1752 Oberbergheim – 1817 Paris

Martin Drolling received his first artistic training in the Alsatian Sélestat and in Strasbourg before moving to Paris in 1768 for further studies. He benefited from the support of Maurice Quentin de la Tour and trained himself as a young man by ­copying the Dutch and Flemish masters of the seventeenth ­century in the Louvre, gaining recognition from his contem­poraries. Additionally, Drolling was active as a portrait painter and worked from 1798 until 1806 as figure painter in the ­Parisian porcelain manufactory of Dihl et Guérhard.
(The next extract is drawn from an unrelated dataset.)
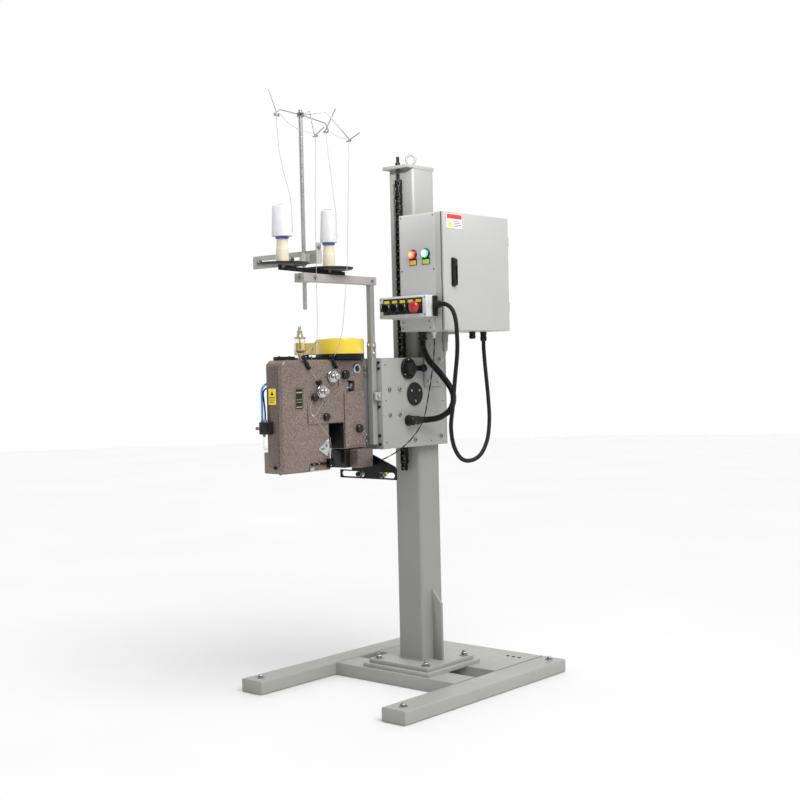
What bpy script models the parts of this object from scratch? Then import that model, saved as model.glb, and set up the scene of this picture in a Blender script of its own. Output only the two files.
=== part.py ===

From 1802 until 1813, he was also employed in the renowned Sèvres ­Manufactory, where, as an expression of his fame, he signed his works with his full name. As a painter, Drolling was never selected as a member of the Académie Royale. He chose instead to remain a small master and his occasionally cloying genre scenes of bourgeois life matched the taste of the period. Drolling’s frequent participation from 1793 in exhibitions of the Salon du Louvre confirms the popularity of his domestic scenes and interiors, executed in a very careful, polished technique. Numerous engravings and ­lithographs after his inventions highlight Drolling’s acceptance in post-revolutionary Parisian society. No less a person than the esteemed writer Honoré de Balzac mentions the artist several times in a complimentary fashion.